§ Exercise goal
Output, word for word, every line from the start of the listing down to and including the line that contains "blade_taper = 4.4; // [3.2:0.1:8]"; include nothing else.

§ Collected material

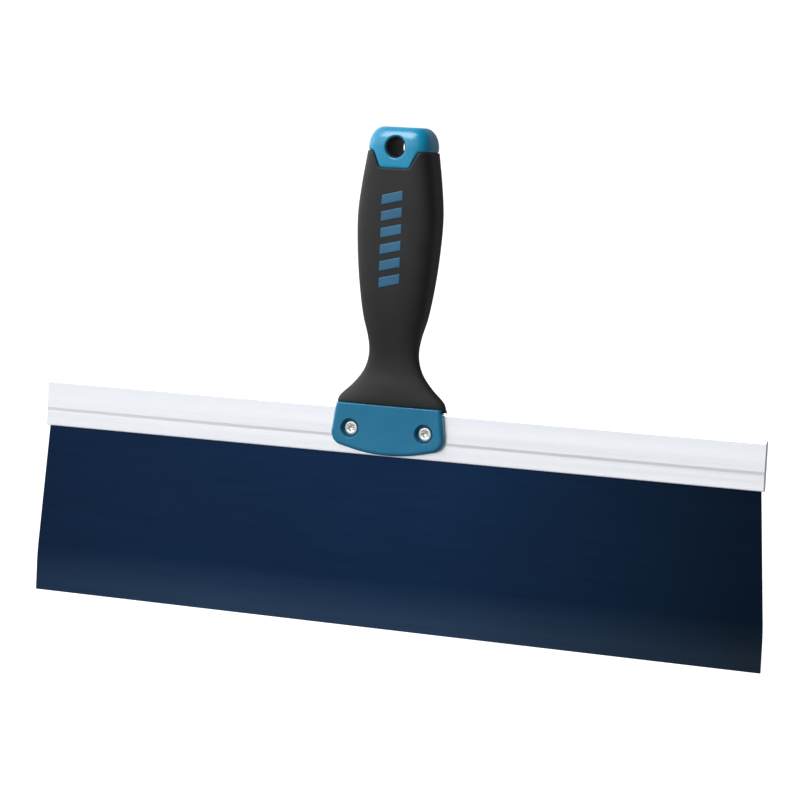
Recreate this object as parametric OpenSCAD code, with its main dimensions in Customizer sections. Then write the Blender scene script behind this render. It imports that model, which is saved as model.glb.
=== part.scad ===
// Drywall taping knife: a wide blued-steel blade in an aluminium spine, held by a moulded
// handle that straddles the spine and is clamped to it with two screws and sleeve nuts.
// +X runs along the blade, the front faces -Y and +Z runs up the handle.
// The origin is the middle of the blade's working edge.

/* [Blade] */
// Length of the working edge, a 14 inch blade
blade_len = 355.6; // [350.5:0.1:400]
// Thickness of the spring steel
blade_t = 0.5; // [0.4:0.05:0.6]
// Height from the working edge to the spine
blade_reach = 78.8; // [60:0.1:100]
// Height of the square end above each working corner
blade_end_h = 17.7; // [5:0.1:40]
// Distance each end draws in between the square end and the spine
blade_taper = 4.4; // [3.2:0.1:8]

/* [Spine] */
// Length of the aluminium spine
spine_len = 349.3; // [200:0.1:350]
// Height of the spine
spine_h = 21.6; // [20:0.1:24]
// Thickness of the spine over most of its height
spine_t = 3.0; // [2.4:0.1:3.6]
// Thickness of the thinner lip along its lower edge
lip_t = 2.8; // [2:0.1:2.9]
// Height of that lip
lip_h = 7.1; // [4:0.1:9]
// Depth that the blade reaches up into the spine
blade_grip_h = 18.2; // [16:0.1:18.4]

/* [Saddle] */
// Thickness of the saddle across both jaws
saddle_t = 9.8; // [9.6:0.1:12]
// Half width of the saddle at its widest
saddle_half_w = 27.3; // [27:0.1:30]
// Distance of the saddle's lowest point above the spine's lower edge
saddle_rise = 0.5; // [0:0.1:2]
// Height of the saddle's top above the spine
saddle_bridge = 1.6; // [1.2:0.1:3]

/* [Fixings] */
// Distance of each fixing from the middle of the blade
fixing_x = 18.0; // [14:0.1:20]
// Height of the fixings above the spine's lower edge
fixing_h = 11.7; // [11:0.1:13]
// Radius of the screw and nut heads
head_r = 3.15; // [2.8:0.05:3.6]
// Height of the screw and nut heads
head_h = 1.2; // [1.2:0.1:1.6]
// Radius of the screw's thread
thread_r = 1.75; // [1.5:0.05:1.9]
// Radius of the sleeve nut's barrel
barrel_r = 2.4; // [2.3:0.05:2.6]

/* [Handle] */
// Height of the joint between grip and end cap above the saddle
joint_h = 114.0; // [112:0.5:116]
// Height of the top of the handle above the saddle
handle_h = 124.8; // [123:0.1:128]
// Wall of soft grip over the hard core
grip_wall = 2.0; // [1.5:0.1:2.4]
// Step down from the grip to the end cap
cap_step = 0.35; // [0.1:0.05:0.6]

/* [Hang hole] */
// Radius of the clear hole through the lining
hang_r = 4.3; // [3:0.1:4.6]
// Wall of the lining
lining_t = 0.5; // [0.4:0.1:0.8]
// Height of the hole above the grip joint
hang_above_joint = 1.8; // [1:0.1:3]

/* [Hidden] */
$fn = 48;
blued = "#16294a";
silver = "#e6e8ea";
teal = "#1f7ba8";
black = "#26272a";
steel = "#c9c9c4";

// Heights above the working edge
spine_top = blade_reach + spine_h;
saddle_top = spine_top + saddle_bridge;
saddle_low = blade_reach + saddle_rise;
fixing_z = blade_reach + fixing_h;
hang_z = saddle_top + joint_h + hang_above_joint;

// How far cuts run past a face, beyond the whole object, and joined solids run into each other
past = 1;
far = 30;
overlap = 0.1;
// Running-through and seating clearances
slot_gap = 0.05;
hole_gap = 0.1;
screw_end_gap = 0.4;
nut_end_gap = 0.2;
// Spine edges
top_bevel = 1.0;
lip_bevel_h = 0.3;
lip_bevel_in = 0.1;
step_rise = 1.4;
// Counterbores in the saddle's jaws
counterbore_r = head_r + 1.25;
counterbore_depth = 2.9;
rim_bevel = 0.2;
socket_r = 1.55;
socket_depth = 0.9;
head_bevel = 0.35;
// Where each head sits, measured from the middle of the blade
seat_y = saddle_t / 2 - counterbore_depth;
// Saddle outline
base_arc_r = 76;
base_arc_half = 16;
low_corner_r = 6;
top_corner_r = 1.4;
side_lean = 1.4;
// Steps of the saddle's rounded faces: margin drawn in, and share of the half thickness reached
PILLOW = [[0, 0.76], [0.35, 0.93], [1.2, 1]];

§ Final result
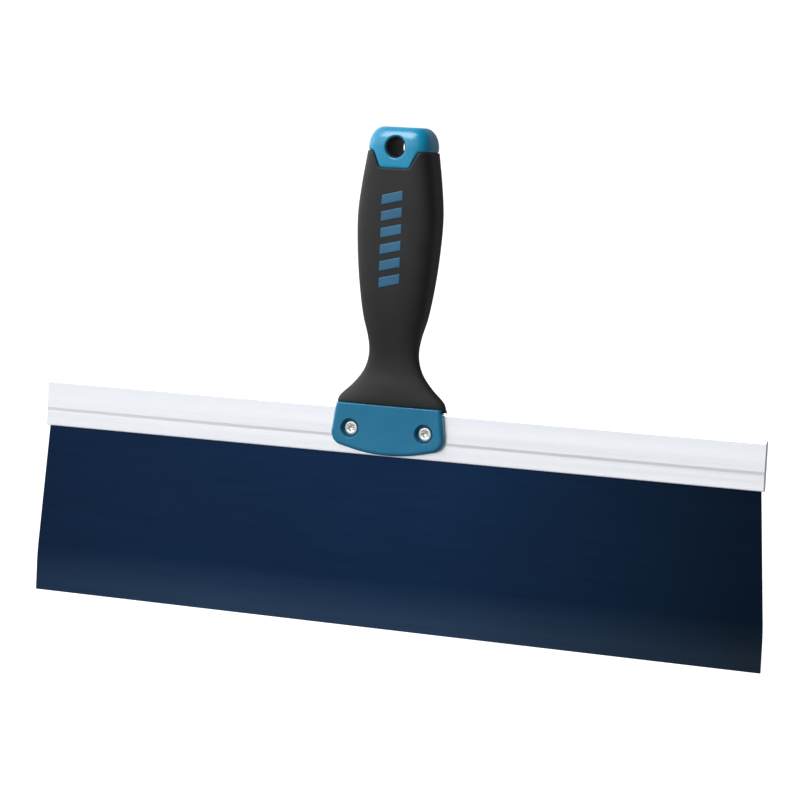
Recreate this object as parametric OpenSCAD code, with its main dimensions in Customizer sections. Then write the Blender scene script behind this render. It imports that model, which is saved as model.glb.
=== part.scad ===
// Drywall taping knife: a wide blued-steel blade in an aluminium spine, held by a moulded
// handle that straddles the spine and is clamped to it with two screws and sleeve nuts.
// +X runs along the blade, the front faces -Y and +Z runs up the handle.
// The origin is the middle of the blade's working edge.

/* [Blade] */
// Length of the working edge, a 14 inch blade
blade_len = 355.6; // [350.5:0.1:400]
// Thickness of the spring steel
blade_t = 0.5; // [0.4:0.05:0.6]
// Height from the working edge to the spine
blade_reach = 78.8; // [60:0.1:100]
// Height of the square end above each working corner
blade_end_h = 17.7; // [5:0.1:40]
// Distance each end draws in between the square end and the spine
blade_taper = 4.4; // [3.2:0.1:8]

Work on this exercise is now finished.